Please output the lines shown below exactly as they appear.

▶ _Data section_
- - - - - - -

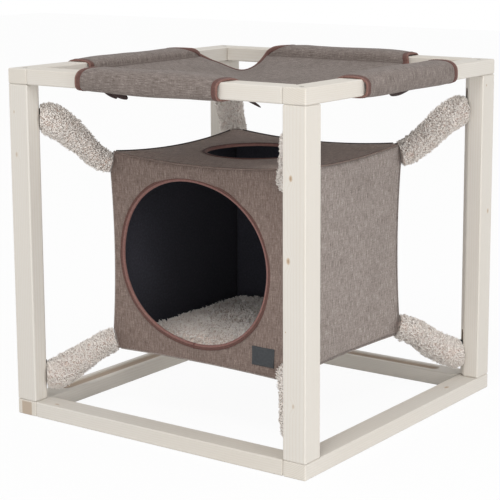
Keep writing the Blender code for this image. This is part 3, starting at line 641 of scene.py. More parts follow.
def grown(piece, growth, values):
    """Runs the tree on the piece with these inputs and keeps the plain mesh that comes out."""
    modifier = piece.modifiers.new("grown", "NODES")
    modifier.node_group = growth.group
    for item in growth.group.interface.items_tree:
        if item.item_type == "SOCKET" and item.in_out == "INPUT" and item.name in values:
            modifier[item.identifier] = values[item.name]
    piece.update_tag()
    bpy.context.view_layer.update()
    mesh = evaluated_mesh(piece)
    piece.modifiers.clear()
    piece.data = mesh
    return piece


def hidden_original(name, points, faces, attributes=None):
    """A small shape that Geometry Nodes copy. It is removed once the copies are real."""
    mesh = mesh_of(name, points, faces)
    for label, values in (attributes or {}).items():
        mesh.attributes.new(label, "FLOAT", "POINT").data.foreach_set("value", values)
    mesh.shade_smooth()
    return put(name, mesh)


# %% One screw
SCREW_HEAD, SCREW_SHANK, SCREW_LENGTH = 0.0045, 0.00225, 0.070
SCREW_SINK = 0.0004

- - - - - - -

▶ _Solution to this problem_
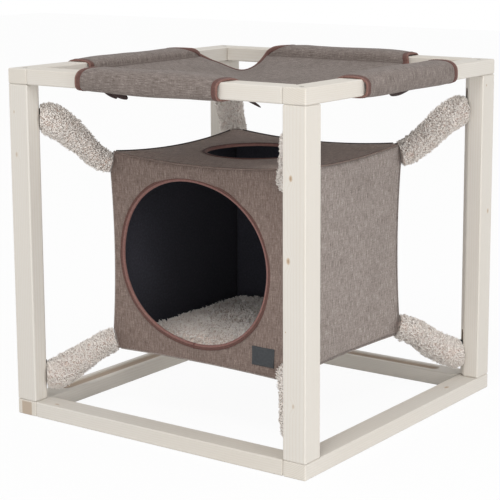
Keep writing the Blender code for this image. This is part 3, starting at line 641 of scene.py. More parts follow.
def grown(piece, growth, values):
    """Runs the tree on the piece with these inputs and keeps the plain mesh that comes out."""
    modifier = piece.modifiers.new("grown", "NODES")
    modifier.node_group = growth.group
    for item in growth.group.interface.items_tree:
        if item.item_type == "SOCKET" and item.in_out == "INPUT" and item.name in values:
            modifier[item.identifier] = values[item.name]
    piece.update_tag()
    bpy.context.view_layer.update()
    mesh = evaluated_mesh(piece)
    piece.modifiers.clear()
    piece.data = mesh
    return piece


def hidden_original(name, points, faces, attributes=None):
    """A small shape that Geometry Nodes copy. It is removed once the copies are real."""
    mesh = mesh_of(name, points, faces)
    for label, values in (attributes or {}).items():
        mesh.attributes.new(label, "FLOAT", "POINT").data.foreach_set("value", values)
    mesh.shade_smooth()
    return put(name, mesh)


# %% One screw
SCREW_HEAD, SCREW_SHANK, SCREW_LENGTH = 0.0045, 0.00225, 0.070
SCREW_SINK = 0.0004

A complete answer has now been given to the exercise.